Pengadaan Barang Dan Jasa Pemprov Jabar Masih Buruk
BANDUNG, elJabar.com — Serapan belanja APBD Pemprov Jabar TA 2022 pada semester 1, menurut catatan Pemerhati Anggaran Nandang Suherman, baru sekitar 41%. Dan khusus serapan belanja infrastruktur Jalan, jembatan dan irigasi baru sekitar 21%.
Sedangkan untuk pendapatan, baru sekitar 49,2%. Dan pendapatan daerah terbesar didapat dari pajak daerah, (Pajak kendaraan, PPNBM) sekitar 49% (sekitar 9,6 T), dari proyeksi Pendapatan Pajak Daerah 19,7 T.
Kalau melihat serapan belanja daerah yang masih didominasi untuk belanja rutin (gajih, barang dan jasa rutin OPD), menurut Nandang Suherman yang juga pengajar di Sekolah Politik Anggaran (Sepola) Perkumpulan Inisiatif Bandung, menunjukan kalau belanja untuk layanan publik masih rendah.
“Baru 21% dari seluruh belanja daerah, artinya masih rendah. Pemprov dalam hal memberikan layanan public, masih belum progresif alias biasa-biasa saja,” ujar Nandang Suherman, kepada elJabar.com, Selasa (20/09/2022).

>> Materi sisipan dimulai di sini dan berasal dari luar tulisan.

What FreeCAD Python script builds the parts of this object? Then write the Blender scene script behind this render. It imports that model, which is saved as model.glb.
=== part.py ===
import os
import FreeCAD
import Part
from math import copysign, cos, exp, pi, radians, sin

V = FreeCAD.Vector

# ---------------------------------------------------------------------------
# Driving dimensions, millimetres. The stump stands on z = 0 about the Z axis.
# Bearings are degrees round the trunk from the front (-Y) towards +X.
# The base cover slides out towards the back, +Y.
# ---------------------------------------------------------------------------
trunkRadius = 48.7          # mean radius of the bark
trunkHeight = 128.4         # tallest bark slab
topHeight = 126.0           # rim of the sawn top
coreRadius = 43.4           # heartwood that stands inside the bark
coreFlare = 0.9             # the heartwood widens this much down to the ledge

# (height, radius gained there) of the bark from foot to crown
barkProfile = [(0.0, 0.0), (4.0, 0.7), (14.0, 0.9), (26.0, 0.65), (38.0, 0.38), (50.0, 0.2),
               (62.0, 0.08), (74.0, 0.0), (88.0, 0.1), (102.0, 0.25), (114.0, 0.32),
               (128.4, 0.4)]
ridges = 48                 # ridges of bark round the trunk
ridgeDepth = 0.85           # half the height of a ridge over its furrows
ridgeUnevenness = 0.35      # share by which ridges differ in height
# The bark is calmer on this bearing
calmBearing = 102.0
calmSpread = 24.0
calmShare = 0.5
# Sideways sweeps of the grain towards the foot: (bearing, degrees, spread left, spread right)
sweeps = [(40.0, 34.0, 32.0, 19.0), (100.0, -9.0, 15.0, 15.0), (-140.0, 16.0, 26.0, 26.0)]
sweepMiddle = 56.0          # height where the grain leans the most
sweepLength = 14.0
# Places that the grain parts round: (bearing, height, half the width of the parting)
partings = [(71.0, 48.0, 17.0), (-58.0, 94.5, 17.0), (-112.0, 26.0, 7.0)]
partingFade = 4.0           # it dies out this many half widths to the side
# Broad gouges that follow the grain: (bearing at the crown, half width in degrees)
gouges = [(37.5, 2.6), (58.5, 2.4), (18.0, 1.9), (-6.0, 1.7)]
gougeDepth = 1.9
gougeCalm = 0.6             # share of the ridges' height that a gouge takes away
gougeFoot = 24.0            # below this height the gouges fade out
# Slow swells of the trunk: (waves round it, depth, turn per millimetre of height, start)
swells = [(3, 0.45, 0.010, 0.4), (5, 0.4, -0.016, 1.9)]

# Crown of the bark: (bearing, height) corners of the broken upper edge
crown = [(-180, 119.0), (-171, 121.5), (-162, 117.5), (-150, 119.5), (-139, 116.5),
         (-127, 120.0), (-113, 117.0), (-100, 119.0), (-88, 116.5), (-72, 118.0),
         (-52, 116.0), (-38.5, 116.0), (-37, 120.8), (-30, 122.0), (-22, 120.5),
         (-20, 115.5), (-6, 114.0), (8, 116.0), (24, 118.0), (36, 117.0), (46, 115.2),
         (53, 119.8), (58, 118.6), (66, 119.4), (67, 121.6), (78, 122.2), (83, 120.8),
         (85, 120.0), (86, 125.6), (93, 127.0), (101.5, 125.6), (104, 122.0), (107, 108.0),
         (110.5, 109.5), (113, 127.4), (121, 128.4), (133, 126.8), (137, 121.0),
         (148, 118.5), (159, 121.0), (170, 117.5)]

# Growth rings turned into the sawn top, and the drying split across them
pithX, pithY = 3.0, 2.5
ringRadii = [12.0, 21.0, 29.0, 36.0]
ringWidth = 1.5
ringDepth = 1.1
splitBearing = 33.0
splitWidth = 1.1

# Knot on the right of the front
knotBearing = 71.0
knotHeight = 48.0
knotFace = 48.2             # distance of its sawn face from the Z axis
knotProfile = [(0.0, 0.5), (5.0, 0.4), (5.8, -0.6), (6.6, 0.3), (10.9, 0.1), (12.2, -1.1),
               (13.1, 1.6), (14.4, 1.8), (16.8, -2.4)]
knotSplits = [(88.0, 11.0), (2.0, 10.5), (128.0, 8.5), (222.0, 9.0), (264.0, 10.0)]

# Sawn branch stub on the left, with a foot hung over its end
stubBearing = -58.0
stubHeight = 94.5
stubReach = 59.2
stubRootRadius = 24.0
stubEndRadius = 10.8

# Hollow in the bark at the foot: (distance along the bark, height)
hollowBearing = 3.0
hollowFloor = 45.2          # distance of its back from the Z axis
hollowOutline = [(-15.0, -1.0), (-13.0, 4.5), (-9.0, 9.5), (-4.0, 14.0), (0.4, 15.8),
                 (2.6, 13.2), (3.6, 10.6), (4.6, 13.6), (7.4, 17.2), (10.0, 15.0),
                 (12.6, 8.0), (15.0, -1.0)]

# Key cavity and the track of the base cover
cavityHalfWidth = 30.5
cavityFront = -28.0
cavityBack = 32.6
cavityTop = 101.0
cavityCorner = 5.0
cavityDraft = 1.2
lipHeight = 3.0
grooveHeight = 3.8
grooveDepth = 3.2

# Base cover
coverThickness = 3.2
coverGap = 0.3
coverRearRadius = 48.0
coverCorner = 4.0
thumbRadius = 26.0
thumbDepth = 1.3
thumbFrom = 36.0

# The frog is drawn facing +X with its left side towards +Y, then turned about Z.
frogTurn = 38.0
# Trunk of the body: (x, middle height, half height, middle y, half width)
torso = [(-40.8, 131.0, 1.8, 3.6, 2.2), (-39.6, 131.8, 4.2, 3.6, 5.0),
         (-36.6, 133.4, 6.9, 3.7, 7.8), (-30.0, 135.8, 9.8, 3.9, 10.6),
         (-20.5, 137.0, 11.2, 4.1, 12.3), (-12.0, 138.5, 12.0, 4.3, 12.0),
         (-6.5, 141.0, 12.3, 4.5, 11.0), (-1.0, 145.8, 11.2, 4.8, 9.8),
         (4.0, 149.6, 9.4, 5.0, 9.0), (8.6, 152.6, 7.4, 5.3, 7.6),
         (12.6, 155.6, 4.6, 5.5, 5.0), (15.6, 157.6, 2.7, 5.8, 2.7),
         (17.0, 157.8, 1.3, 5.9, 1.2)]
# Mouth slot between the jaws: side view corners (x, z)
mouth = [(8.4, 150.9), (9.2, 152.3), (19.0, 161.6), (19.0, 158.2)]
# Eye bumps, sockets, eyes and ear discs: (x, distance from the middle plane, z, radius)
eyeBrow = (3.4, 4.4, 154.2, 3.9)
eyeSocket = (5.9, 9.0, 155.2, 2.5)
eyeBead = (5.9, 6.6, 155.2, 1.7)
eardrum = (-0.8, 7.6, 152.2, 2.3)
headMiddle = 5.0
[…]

Belanja diakhir tahun sepertinya masih menjadi kebiasaan yang dilakukan oleh pemerintah. Sehingga kebiasaan praktek ini dinilai Nandang Suherman, sangat rawan. Kemungkinan terjadi pemborosan dan kekurang hati-hatian, dan berdampak terhadap kualitas kegiatan pengadaan barang dan jasa yang dihasilkan.

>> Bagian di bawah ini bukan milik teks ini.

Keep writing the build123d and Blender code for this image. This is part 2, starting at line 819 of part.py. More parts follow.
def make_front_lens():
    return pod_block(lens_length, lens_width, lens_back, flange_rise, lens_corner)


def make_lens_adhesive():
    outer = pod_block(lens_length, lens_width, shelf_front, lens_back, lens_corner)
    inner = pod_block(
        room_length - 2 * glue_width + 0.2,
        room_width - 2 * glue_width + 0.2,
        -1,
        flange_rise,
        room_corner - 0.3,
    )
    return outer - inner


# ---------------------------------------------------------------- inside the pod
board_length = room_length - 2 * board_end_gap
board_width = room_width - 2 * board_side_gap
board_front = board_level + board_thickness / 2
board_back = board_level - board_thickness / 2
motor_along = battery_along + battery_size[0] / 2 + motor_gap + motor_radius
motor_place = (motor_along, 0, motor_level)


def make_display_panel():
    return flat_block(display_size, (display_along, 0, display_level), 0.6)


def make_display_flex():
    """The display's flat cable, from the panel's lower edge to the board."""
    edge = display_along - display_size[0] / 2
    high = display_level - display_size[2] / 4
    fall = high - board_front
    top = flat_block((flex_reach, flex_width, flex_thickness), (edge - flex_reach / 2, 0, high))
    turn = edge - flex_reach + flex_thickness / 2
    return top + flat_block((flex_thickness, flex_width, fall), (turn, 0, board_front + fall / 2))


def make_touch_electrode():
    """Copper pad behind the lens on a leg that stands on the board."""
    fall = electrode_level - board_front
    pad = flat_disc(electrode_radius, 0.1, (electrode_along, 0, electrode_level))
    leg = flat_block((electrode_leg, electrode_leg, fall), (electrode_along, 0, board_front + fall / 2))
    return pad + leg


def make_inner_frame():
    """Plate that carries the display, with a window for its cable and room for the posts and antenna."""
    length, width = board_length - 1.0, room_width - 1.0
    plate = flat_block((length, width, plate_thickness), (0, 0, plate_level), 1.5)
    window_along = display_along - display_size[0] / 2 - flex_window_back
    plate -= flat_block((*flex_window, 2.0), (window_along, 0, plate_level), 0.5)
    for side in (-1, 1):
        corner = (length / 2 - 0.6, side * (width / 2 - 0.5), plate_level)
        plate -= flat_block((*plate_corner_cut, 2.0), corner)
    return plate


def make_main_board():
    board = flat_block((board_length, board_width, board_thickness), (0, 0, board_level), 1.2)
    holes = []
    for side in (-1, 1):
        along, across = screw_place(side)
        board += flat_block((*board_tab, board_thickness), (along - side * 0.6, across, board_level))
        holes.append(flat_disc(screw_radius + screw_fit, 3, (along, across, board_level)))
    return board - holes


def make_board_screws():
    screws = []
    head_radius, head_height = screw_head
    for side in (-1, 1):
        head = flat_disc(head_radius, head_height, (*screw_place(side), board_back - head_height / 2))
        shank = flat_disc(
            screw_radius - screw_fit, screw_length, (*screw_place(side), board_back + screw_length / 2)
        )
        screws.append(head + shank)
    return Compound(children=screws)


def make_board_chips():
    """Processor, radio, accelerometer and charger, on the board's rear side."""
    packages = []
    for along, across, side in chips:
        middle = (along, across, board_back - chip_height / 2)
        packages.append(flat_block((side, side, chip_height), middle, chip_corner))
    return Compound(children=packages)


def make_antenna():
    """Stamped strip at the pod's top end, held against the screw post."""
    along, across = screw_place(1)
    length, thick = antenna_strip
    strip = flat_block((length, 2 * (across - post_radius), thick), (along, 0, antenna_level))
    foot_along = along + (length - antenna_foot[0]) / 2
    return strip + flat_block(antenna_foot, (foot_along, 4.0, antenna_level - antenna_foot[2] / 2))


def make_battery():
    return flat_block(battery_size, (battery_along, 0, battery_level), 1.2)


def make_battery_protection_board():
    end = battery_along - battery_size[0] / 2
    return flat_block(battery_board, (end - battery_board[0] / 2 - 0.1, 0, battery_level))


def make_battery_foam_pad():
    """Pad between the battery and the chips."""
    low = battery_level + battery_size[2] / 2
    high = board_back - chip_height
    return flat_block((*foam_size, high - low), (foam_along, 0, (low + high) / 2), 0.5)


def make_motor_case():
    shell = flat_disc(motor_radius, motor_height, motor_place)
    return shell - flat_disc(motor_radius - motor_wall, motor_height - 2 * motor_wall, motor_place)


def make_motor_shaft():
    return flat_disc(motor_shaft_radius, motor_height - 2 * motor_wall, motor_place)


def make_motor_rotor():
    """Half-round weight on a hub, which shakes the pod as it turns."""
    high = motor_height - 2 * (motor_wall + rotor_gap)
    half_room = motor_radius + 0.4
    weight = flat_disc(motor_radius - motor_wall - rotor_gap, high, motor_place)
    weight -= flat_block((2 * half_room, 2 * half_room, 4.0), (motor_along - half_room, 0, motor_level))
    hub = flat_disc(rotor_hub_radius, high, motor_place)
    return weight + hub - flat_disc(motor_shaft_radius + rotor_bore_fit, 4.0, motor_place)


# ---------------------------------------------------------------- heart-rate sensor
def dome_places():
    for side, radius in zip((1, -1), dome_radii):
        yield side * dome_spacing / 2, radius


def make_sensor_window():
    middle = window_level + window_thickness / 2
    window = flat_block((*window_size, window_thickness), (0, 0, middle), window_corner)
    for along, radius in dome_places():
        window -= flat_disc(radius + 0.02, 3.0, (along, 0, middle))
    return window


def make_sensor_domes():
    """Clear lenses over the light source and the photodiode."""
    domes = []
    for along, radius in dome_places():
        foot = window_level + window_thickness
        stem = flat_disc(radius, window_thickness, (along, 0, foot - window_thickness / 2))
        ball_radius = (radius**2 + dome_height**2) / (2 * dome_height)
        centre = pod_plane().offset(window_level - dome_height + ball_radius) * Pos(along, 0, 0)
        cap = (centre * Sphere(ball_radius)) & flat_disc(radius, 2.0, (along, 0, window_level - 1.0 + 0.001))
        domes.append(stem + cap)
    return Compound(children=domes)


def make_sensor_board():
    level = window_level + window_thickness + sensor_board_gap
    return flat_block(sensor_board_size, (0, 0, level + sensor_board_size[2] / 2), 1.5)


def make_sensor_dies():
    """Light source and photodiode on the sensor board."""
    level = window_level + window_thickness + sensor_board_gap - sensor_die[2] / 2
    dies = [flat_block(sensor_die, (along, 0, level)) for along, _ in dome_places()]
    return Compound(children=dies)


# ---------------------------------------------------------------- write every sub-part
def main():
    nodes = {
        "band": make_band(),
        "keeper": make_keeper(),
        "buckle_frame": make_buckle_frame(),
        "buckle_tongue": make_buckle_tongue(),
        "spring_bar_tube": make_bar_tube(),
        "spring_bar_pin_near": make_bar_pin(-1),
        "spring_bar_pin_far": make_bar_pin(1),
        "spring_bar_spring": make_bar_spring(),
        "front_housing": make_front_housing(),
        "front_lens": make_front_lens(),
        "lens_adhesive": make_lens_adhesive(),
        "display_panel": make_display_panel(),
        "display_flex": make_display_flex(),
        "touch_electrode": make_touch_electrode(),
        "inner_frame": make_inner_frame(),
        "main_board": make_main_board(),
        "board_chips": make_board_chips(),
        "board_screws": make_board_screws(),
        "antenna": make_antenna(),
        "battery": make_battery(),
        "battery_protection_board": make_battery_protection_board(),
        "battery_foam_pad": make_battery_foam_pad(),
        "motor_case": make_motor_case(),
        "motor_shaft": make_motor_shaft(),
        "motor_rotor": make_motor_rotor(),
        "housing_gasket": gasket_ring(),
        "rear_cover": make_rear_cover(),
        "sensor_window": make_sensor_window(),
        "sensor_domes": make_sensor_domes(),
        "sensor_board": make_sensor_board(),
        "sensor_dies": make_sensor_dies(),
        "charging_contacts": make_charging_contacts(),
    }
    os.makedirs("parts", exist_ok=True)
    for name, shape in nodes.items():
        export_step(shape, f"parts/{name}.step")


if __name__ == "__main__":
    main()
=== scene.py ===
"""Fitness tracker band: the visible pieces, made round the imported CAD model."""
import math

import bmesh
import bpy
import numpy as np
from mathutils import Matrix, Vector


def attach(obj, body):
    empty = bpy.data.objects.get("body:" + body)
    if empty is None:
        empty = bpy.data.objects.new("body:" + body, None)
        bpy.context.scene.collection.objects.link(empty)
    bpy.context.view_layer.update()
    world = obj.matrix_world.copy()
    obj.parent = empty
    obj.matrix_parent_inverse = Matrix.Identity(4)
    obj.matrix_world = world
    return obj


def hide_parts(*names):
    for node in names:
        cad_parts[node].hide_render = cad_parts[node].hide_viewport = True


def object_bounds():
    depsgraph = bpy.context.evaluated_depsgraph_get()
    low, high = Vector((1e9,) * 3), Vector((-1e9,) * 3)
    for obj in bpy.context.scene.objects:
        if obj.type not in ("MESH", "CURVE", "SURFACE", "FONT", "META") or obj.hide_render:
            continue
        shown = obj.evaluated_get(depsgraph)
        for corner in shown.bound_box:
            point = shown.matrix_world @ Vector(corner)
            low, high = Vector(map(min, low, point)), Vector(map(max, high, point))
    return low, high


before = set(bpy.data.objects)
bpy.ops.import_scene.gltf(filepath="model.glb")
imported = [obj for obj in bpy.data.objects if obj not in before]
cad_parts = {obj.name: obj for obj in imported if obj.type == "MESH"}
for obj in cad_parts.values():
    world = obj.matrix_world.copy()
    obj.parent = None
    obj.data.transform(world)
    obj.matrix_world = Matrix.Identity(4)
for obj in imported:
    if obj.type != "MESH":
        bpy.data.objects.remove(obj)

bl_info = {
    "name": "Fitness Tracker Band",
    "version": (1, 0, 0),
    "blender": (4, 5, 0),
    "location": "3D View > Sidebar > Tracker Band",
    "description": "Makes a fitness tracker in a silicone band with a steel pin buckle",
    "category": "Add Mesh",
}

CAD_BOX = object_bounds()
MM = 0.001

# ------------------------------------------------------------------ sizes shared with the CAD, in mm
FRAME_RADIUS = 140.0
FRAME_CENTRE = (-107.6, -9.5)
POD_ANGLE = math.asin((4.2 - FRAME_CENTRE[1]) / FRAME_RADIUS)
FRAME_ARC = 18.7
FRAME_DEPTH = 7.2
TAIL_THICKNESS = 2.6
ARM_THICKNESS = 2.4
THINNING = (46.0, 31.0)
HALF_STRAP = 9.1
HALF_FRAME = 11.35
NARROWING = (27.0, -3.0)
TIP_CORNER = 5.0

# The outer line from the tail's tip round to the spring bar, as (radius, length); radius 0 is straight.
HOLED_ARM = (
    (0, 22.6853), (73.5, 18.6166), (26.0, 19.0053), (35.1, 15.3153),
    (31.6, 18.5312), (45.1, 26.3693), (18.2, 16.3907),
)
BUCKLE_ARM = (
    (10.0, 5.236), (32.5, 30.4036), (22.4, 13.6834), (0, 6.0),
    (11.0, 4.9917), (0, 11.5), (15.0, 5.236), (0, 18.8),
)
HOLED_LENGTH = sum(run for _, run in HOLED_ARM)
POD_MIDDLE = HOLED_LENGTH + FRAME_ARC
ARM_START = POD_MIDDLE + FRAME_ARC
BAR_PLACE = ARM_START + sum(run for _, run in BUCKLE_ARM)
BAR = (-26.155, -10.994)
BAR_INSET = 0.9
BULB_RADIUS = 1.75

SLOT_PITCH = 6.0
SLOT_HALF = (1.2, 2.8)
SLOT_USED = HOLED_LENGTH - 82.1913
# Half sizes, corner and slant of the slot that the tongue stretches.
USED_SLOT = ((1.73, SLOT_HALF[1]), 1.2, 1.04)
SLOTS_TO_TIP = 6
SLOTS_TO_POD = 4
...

“Gubernur mestinya harus lebih fokus dan melakukan monitoring secara rutin, agar belanja OPD untuk layanan publik bisa dipacu dan ditingkatkan terus,” sarannya.
Selain itu, pemborosan atau kebocoran anggaran bisa saja terjadi, akibat adanya ulah nakal dari para oknum di lingkungan pemerintah daerah itu sendiri. Bermain mata dengan pihak rekanan, sudah menjadi rahasia umum.

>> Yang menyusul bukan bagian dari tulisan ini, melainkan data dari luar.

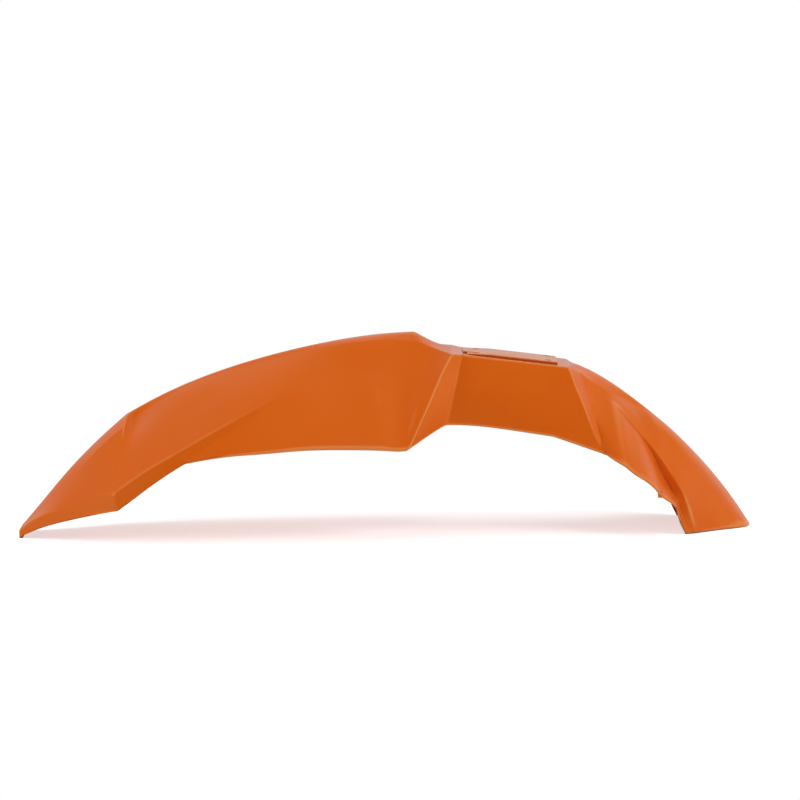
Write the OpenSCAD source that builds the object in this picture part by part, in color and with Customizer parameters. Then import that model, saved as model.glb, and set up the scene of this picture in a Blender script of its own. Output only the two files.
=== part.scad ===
// Front mudguard of an off-road motorcycle, one moulding of orange plastic.
// It rests as a bench would hold it: nose lip, both rear corners and tail end on the ground.
// X runs from nose to tail, Z is up, and the origin is the middle of the bolt pad's top face.

/* [Overall] */
// Nose tip to the middle of the bolt pad
nose_reach = 535; // [500:1:640]
// Middle of the bolt pad to the end of the tail
tail_reach = 256; // [225:1:310]
// Ground to the middle of the bolt pad
seat_height = 189; // [172:1:215]
// Ground to the highest point of the ridge
peak_height = 215; // [205:1:245]
// Thickness of the moulding
wall = 3; // [2.4:0.1:3.6]

/* [Nose] */
// Width of the blunt tip
tip_width = 56; // [45:1:67]
// Height of the turned-down lip across the tip
tip_lip = 9; // [7:0.5:11]
// Tip to the crease across the nose
nose_length = 117; // [95:1:140]
// Height of the ridge at that crease
nose_height = 130; // [108:1:155]
// Width of the nose's top panel
nose_panel_width = 56; // [46:1:66]
// Width over the front corners
wing_width = 184; // [150:1:218]
// Height of the hem at the front corners
wing_hem = 36; // [30:1:43]

/* [Front panels] */
// Front corner to the corner where the hem levels out
wing_length = 73; // [60:1:87]
// Greatest width, at the hem of the front panels
front_width = 224; // [182:1:266]
// Height of the level part of the hem
front_hem = 100; // [82:1:118]
// Width of the ridge's rounded top
ridge_width = 16; // [13:0.5:19]
// Peak to the middle of the bolt pad
peak_reach = 105; // [98:1:124]

/* [Waist] */
// Length of the flat seat
seat_length = 116; // [104:1:130]
// Width of the flat seat
seat_width = 106; // [92:1:126]
// Fall of the seat towards the tail, in degrees
seat_tilt = 7.4; // [6:0.1:8.8]
// Width at the hem of the waist
waist_width = 132; // [124:1:156]
// Depth of the waist wall below the seat
waist_depth = 74; // [60:1:88]

/* [Rear] */
// Greatest width of the rear wings
rear_wing_width = 208; // [156:1:228]
// Width over the rear corners
tail_width = 158; // [129:1:187]
// Rear corners to the end of the tail
tail_bow = 72; // [59:1:85]

/* [Bolt pad] */
// Width of the raised pad
pad_width = 68; // [58:1:80]
// Length of the raised pad
pad_length = 98; // [92:1:104]
// Rise of the pad above the seat
pad_rise = 2.2; // [1.8:0.1:2.6]
// Bolt spacing along the mudguard
bolt_spacing_x = 78; // [64:1:84]
// Bolt spacing across the mudguard
bolt_spacing_y = 46; // [38:1:50]
// Diameter of the bolt holes
bolt_hole_d = 8.2; // [6.7:0.1:9.7]
// Diameter of the bosses under the seat
boss_d = 18; // [15:0.5:21]
// Depth of the bosses below the seat's underside
boss_depth = 6; // [5:0.5:7]

/* [Ribs] */
// Thickness of the ribs that join the bosses
rib_t = 2.4; // [2:0.1:2.8]
// Depth of the ribs below the seat's underside
rib_depth = 4; // [3.3:0.1:4.7]

/* [Small features] */
// Length of the strap slots beside the pad
slot_length = 12; // [10:0.5:14]
// Width of the strap slots
slot_width = 3.2; // [2.6:0.1:3.8]
// Pad's middle to the strap slots, along the mudguard
slot_place = 40; // [34:1:44]
// Width of the locating bar across the front of the pad
bar_width = 40; // [33:1:47]
// Length of the locating bar
bar_length = 13; // [11:0.5:15]
// Rise of the locating bar above the pad
bar_rise = 1.4; // [1.1:0.1:1.7]
// Length of the lugs under the rear hem
lug_length = 6; // [5:0.5:7]
// Drop of the lugs below the rear hem
lug_drop = 6; // [5:0.5:7]

/* [Hidden] */
orange = [0.85, 0.40, 0.13];
row_spacing = 13;
flank_steps = 3;
edge_steps = 2;
bore_facets = 48;
cut = 1;

// Half widths
tip_w = tip_width / 2;
panel_w = nose_panel_width / 2;
wing_w = wing_width / 2;
front_w = front_width / 2;
ridge_w = ridge_width / 2;
seat_w = seat_width / 2;
waist_w = waist_width / 2;
rear_w = rear_wing_width / 2;
tail_w = tail_width / 2;
pad_w = pad_width / 2;

// Places along the mudguard
tip_x = -nose_reach;
nose_x = tip_x + nose_length;
corner_x = nose_x - 6;
level_x = corner_x + wing_length;
peak_x = -peak_reach;
seat_front_x = -seat_length / 2 + 4;
seat_rear_x = seat_length / 2 + 4;
heel_x = tail_reach - tail_bow;

function mix(a, b, t) = a + (b - a) * t;
function seat_z(x) = seat_height - pad_rise / cos(seat_tilt) - x * tan(seat_tilt);
function seat_point(x, y) = [x, y, seat_z(x)];

// A section runs from the ridge down one side: ridge, shoulder, flank, crest, valley, hem
tip_foot = [
    [tip_x, 0, 0],
    [tip_x, 0.5 * tip_w, 0],
    [tip_x, 0.7 * tip_w, 0],
    [tip_x, 0.88 * tip_w, 0],
    [tip_x, 0.94 * tip_w, 0],
    [tip_x, 0.98 * tip_w, 0]
];
tip = [
    [tip_x, 0, tip_lip],
    [tip_x, 0.5 * tip_w, tip_lip],
    [tip_x, 0.75 * tip_w, tip_lip],
    [tip_x, 0.96 * tip_w, tip_lip],
    [tip_x + 2.5, 1.03 * tip_w, 0.7 * tip_lip],
    [tip_x + 4.5, 1.07 * tip_w, 0.38 * tip_lip]
];
nose = [
    [nose_x, 0, nose_height],
    [nose_x - 1, panel_w, nose_height - 0.37 * panel_w],
    [nose_x - 5, 0.61 * wing_w, 0.69 * nose_height],
    [corner_x - 4.5, 0.98 * wing_w, 0.42 * nose_height],
    [corner_x - 2.5, 0.99 * wing_w, mix(wing_hem, 0.42 * nose_height, 0.5)],
    [corner_x, wing_w, wing_hem]
];
level = [
    [level_x + 6, 0, mix(nose_height, peak_height, 0.41)],
    [level_x + 6, ridge_w, mix(nose_height, peak_height, 0.41) - ridge_w / 3],
    [level_x, 0.565 * wing_w, 1.335 * front_hem],
    [level_x - 8, 1.05 * wing_w, 0.985 * front_hem],
    [level_x, 1.1 * wing_w, 0.895 * front_hem],
    [level_x, 0.91 * front_w, 0.873 * front_hem]
];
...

Sehingga praktek nakal ini menjadikan rendahnya kualitas kegiatan yang dihasilkan. Ini bukan hanya menambah besarnya kebocoran anggaran, tapi dampak terhadap kualitas proyek yang sangat rendah ini, akan berakibat fatal bagi kenyamanan dan keselamatan masyarakat. Khususnya proyek fisik, seperti jalan maupun bangunan gedung.
Sementara itu, sepertinya aparat penegak hukum juga masih pilih-pilih. Seharusnya menurut Nandang, aparat penegak hukum bukan hanya mengejar ketertiban administrasi saja, tapi juga hasil manfaat.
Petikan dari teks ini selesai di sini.